Rishi Sunak is the first British Asian Hindu to become Prime Minister and only the second from an ethnic minority to hold the post since Benjamin Disraeli, who was Jewish.
As a British Asian myself, I see his appointment as symbolic – at last the bar to the highest power in the land has been lifted for people of colour.
Whether or not you like the man, or agree with his policies, having a non-white prime minister is something we should all feel proud of. Even when Barack Obama became the first Black president of the USA in 2008, I couldn’t imagine a Black or Asian person being elected to lead our nation in my lifetime.
While Rishi has not yet been elected by the public, I acknowledge I’m living at a time when the Prime Minister and I share the same skin colour and can also relate to some specific cultural experiences.
His appointment will have a positive impact on ethnic minority kids up and down this land. If this brown man can, then it gives hope that others can too.
Now that Rishi is PM, he has already been subjected to a myriad of memes – and he can look forward to many more.
We all enjoyed those relating to Liz Truss and her shortest premiership in history, and those targeting Boris during Partygate, and Dominic Cummings and Matt Hancock during the pandemic.
These cleverly created online pieces of comedy make me laugh on a daily basis. They are a constant source of entertainment and light relief.
As soon as Rishi was appointed PM, memes flooded into my feed.
One showed him arriving at No 10 on a bike with 10 other people hanging off it, and another depicted his new home with lots of shoes stacked outside.

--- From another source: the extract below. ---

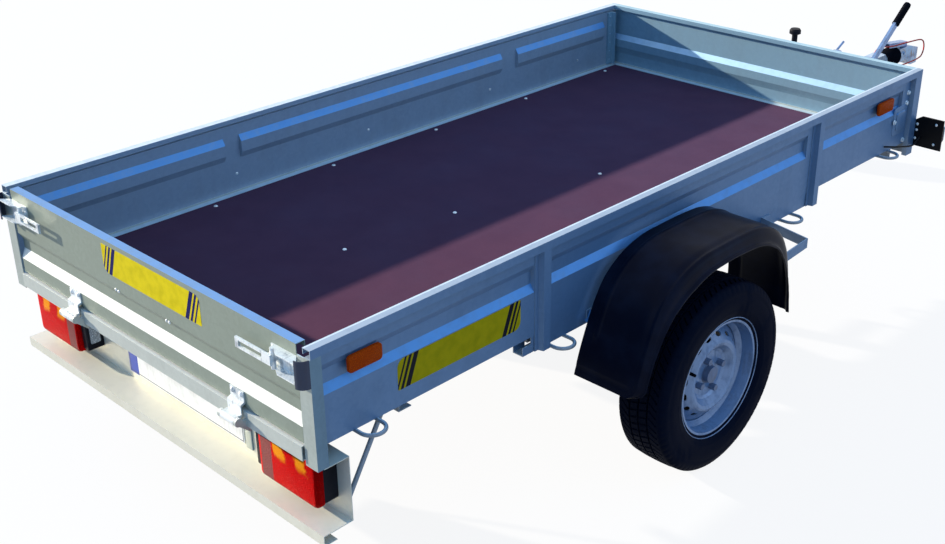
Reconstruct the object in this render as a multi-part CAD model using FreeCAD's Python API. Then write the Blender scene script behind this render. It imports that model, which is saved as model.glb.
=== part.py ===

I belly-laughed at all of them until one of my followers on social media said: “I find all these very uncomfortable to see – I think they are racist.”
But I don’t see them this way at all. If I as an Asian person can laugh at white politicians, why can’t white people laugh at an Asian one? For many ethnic minorities, we have been so used to every aspect of our lives being taken the mickey out of that it has now become water off a duck’s back.
I have grown older and wiser and understand that no one can offend me unless I choose to be offended.
I’m sure that if Rishi sees these memes, he would laugh too – because one of the most significant things that has happened to my generation of British Asians has been learning not take ourselves too seriously. My friends, whether Black, White, Asian or Chinese, are constantly taking the mickey out of each other’s cultures, accents and religions – and boy do we laugh.
Of course we still have to explore what is acceptable and what is not.
But it’s safe to say that if you see an Asian person laughing at a Rishi Sunak meme, it means it’s funny, so chill out and have a giggle too.